From the listing below, copy only the lines running from the line that contains "solid.label = name" to the line that contains "world = obj.matrix_world.copy()", both included.

Start of Record set

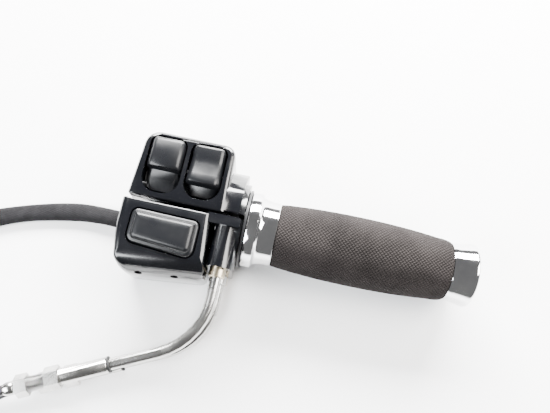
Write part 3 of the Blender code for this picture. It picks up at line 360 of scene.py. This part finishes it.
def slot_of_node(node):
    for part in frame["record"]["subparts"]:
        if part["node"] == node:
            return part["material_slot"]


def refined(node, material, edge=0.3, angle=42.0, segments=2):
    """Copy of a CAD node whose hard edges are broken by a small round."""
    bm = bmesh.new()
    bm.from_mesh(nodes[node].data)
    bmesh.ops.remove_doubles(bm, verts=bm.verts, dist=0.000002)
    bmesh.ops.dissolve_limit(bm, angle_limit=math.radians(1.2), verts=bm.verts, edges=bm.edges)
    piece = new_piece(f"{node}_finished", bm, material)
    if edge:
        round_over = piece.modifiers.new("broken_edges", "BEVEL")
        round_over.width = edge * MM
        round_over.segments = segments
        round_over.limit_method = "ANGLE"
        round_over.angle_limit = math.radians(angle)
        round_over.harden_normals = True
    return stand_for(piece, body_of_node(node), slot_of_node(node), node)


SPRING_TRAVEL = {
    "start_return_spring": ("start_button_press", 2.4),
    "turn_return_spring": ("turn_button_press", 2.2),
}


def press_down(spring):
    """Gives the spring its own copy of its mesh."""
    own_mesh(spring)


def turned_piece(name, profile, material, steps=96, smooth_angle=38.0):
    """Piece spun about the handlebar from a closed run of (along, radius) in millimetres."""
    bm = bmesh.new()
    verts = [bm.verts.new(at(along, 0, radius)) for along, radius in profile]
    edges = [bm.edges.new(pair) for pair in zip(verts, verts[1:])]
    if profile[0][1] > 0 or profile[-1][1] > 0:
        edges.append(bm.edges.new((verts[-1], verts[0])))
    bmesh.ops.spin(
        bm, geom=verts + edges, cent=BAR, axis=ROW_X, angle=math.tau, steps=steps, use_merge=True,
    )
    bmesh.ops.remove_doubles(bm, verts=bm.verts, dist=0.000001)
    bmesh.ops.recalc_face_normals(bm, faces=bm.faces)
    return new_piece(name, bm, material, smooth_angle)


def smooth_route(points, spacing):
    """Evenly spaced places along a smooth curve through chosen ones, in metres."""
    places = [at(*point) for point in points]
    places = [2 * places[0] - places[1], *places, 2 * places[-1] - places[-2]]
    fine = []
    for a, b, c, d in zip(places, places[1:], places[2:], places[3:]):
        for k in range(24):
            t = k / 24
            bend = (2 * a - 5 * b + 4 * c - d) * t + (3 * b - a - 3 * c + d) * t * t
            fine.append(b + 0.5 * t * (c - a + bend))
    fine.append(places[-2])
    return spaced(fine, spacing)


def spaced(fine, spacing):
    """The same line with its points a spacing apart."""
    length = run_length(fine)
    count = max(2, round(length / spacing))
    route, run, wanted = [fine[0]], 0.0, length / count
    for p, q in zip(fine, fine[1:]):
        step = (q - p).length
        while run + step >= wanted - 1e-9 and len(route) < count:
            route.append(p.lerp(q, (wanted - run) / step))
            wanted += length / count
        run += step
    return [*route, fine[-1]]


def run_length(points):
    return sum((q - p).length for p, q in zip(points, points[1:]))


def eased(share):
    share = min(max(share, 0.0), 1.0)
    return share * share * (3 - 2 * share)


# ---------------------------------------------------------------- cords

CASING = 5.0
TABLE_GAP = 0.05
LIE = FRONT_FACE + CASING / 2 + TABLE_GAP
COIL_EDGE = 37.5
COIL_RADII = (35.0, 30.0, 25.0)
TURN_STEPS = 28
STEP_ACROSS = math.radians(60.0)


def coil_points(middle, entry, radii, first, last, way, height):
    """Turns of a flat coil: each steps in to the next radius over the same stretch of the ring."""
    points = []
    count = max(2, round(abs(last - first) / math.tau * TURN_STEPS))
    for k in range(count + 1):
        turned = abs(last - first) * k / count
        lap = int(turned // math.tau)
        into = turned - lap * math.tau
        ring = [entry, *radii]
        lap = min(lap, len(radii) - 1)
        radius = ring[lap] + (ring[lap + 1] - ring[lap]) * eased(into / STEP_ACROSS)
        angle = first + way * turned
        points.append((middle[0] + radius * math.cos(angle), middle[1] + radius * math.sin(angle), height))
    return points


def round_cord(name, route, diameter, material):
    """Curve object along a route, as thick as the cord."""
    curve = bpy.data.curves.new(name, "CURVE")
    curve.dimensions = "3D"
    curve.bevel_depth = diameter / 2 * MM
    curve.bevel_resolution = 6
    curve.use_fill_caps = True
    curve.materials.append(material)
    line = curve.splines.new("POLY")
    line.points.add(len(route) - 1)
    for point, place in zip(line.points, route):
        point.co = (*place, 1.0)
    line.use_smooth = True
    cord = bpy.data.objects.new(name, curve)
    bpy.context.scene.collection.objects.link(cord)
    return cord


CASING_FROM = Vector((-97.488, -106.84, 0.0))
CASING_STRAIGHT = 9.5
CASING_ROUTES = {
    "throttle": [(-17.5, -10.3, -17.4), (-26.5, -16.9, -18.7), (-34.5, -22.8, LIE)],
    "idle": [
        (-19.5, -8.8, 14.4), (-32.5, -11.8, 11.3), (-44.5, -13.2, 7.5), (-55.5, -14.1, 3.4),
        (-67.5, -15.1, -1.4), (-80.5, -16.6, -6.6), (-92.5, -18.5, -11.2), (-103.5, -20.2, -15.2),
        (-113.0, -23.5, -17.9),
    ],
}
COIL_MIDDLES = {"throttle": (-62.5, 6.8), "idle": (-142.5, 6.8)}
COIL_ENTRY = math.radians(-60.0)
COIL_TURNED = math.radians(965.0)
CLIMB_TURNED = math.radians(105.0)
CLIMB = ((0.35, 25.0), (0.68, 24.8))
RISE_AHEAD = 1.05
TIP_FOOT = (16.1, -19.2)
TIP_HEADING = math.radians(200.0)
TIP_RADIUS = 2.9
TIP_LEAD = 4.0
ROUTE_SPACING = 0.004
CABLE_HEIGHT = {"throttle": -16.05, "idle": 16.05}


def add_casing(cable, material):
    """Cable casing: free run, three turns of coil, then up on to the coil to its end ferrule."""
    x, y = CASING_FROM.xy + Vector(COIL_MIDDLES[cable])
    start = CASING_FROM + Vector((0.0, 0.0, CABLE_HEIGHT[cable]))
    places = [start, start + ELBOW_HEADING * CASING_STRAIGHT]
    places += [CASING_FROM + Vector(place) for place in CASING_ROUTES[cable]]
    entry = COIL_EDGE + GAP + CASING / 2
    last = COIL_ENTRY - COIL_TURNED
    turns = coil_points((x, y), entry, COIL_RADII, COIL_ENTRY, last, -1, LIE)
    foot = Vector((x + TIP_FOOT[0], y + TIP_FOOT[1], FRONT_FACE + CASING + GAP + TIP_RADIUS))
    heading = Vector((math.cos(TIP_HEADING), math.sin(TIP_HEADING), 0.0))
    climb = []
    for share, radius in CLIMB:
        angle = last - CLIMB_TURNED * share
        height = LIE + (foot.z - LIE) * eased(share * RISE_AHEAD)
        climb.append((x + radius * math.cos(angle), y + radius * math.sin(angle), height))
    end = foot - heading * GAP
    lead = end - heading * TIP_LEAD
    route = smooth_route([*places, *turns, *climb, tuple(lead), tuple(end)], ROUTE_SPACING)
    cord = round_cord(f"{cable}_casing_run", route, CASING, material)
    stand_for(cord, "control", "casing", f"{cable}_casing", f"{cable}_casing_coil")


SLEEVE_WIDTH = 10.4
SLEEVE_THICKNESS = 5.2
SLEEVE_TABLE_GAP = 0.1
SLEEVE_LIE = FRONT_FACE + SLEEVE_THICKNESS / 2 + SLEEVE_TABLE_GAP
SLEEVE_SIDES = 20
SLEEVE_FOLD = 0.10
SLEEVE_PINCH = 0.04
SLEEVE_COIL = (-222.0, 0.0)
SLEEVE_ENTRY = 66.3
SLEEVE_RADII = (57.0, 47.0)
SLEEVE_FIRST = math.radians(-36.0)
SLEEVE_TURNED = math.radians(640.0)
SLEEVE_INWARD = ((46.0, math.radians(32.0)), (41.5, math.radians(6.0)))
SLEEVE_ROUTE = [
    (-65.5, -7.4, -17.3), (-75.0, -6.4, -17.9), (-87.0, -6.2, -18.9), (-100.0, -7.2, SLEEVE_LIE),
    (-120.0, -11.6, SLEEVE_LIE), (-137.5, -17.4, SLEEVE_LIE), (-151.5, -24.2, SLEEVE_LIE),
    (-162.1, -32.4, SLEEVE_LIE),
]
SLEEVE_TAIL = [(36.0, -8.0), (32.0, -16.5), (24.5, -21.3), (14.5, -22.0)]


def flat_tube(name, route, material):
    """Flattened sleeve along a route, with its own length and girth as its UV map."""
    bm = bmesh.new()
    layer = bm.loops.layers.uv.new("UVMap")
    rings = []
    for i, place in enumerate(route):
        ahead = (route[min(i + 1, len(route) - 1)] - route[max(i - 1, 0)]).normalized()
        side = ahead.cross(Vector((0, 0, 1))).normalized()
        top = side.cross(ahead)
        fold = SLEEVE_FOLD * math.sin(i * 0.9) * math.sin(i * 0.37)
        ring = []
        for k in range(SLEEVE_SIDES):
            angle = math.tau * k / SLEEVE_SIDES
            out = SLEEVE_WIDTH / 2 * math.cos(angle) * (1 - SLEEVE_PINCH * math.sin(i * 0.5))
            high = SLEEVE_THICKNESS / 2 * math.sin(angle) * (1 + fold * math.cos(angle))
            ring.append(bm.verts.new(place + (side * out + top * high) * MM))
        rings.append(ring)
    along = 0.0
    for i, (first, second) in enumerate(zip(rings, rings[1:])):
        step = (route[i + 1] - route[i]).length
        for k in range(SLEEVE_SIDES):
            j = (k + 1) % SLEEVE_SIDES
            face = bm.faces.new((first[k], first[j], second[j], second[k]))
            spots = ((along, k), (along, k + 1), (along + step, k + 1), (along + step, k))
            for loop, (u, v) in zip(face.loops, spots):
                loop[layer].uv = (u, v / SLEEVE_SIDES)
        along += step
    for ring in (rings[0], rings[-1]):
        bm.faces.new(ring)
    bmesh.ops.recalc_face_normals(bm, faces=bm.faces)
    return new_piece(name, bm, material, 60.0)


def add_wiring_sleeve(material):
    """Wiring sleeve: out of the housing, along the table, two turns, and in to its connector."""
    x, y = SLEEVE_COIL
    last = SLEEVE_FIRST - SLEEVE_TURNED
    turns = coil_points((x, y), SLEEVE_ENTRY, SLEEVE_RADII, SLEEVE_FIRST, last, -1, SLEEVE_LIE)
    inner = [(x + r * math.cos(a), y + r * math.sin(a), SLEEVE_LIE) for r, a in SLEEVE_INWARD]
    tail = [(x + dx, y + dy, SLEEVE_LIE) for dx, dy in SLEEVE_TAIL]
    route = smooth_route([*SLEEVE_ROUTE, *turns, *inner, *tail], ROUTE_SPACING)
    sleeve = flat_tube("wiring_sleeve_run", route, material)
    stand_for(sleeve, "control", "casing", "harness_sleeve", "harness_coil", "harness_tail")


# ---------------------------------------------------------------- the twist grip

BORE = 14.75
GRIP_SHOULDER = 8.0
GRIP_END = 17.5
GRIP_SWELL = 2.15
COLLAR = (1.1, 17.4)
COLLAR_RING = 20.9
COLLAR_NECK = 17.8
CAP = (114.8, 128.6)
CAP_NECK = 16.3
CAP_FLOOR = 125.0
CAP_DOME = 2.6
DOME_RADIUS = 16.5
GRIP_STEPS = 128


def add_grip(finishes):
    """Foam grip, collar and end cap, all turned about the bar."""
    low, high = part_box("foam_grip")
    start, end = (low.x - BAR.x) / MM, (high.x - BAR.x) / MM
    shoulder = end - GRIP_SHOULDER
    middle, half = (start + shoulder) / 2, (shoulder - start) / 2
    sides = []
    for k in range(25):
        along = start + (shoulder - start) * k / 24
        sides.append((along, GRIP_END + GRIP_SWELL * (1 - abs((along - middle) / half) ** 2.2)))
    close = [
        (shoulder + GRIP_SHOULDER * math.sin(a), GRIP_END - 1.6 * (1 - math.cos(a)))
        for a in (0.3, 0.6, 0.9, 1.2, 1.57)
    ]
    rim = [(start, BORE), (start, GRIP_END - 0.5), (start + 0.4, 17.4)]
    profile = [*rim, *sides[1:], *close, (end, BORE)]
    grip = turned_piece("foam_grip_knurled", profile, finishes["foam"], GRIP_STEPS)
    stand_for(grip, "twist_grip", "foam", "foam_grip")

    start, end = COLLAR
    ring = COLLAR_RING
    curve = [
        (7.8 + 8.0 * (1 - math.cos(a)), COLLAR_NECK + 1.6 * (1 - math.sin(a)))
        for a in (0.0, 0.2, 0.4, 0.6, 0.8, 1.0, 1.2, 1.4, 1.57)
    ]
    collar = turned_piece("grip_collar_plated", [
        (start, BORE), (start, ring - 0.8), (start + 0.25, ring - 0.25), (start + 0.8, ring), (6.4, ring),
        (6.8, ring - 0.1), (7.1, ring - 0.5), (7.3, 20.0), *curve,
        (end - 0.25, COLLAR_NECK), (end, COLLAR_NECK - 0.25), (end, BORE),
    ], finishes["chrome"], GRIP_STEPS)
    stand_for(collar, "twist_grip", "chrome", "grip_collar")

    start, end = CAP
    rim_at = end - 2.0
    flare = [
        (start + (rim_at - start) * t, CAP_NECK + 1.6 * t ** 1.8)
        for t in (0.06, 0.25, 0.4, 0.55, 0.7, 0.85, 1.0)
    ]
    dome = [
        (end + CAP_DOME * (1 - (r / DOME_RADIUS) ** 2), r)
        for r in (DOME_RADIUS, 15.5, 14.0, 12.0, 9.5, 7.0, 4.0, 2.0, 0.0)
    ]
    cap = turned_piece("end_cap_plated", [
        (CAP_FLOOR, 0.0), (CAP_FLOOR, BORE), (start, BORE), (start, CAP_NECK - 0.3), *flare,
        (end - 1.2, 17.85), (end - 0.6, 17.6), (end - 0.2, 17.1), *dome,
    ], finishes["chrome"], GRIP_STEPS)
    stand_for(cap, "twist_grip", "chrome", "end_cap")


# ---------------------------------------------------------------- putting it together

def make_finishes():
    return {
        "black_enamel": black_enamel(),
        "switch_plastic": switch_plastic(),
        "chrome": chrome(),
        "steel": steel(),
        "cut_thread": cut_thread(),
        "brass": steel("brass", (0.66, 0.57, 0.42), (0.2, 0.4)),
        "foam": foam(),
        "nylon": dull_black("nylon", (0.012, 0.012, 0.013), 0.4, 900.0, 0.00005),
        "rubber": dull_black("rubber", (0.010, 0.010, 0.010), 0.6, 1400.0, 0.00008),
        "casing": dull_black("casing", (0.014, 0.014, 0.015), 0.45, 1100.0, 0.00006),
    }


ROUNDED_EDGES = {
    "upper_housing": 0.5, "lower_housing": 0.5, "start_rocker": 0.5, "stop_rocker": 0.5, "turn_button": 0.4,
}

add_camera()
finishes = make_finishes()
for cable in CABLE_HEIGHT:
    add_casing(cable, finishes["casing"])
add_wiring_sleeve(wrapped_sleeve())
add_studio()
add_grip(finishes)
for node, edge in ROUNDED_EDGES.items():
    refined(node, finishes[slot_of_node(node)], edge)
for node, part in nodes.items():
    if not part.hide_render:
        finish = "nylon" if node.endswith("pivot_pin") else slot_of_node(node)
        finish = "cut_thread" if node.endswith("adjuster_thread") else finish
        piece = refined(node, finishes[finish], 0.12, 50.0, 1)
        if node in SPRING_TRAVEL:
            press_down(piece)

End of Record set
Start of Record set

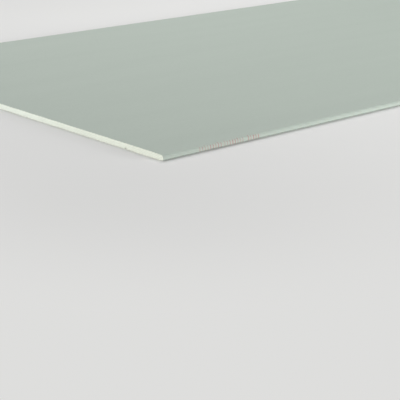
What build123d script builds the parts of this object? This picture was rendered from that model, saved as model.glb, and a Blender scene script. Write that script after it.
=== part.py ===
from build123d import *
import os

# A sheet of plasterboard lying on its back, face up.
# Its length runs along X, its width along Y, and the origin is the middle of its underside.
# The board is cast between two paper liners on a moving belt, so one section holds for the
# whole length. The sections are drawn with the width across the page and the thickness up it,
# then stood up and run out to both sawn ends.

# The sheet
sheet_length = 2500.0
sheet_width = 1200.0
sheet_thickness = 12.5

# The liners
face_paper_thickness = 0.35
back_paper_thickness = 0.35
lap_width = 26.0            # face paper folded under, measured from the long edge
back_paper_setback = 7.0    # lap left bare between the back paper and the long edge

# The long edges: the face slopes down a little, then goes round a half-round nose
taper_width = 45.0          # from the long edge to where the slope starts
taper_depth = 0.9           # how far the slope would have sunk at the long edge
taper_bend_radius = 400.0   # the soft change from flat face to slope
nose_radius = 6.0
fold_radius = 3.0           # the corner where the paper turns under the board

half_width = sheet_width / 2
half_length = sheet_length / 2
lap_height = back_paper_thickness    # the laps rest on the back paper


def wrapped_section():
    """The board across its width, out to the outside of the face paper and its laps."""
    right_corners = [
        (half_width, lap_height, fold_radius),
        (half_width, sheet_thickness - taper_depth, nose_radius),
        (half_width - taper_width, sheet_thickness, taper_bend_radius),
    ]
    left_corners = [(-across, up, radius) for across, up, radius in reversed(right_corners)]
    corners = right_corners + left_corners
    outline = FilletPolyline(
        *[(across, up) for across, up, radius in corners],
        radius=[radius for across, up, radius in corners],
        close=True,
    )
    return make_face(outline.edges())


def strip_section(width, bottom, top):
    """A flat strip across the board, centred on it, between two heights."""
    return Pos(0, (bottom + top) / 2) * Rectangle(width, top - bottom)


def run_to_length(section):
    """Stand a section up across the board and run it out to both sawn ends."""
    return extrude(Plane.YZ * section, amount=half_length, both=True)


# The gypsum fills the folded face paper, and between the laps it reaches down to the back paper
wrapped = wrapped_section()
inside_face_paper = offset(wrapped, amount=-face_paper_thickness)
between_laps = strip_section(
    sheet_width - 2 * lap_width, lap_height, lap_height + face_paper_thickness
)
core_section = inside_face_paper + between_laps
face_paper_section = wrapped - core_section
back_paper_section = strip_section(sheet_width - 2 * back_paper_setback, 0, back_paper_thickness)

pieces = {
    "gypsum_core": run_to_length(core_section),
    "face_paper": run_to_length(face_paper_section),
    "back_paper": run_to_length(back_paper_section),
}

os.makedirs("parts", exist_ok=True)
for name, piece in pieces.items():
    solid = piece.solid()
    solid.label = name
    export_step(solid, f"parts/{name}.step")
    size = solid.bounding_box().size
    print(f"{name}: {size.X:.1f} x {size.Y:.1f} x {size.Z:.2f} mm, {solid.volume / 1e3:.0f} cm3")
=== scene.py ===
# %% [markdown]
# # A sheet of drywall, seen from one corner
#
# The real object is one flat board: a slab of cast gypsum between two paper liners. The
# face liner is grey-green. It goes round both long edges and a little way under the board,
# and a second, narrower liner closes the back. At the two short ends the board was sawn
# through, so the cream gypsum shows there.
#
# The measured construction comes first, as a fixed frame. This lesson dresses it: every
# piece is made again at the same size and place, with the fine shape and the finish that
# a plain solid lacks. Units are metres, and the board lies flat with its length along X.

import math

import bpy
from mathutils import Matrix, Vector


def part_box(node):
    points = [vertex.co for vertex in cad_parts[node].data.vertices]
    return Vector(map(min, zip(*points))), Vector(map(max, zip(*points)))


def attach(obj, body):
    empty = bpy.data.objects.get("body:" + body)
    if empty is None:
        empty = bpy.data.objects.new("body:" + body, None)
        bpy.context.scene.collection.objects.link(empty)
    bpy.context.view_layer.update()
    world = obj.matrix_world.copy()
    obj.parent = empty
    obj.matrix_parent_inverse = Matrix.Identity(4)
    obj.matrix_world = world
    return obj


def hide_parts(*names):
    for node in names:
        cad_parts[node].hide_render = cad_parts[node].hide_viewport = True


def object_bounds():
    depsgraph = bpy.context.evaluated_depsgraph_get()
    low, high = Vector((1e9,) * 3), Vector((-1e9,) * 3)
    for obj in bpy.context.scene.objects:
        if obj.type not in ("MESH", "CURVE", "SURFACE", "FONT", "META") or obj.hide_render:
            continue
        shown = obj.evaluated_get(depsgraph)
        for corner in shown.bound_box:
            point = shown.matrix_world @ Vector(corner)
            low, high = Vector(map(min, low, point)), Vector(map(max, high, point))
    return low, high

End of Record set

-- Problem solution --
    solid.label = name
    export_step(solid, f"parts/{name}.step")
    size = solid.bounding_box().size
    print(f"{name}: {size.X:.1f} x {size.Y:.1f} x {size.Z:.2f} mm, {solid.volume / 1e3:.0f} cm3")
=== scene.py ===
# %% [markdown]
# # A sheet of drywall, seen from one corner
#
# The real object is one flat board: a slab of cast gypsum between two paper liners. The
# face liner is grey-green. It goes round both long edges and a little way under the board,
# and a second, narrower liner closes the back. At the two short ends the board was sawn
# through, so the cream gypsum shows there.
#
# The measured construction comes first, as a fixed frame. This lesson dresses it: every
# piece is made again at the same size and place, with the fine shape and the finish that
# a plain solid lacks. Units are metres, and the board lies flat with its length along X.

import math

import bpy
from mathutils import Matrix, Vector


def part_box(node):
    points = [vertex.co for vertex in cad_parts[node].data.vertices]
    return Vector(map(min, zip(*points))), Vector(map(max, zip(*points)))


def attach(obj, body):
    empty = bpy.data.objects.get("body:" + body)
    if empty is None:
        empty = bpy.data.objects.new("body:" + body, None)
        bpy.context.scene.collection.objects.link(empty)
    bpy.context.view_layer.update()
    world = obj.matrix_world.copy()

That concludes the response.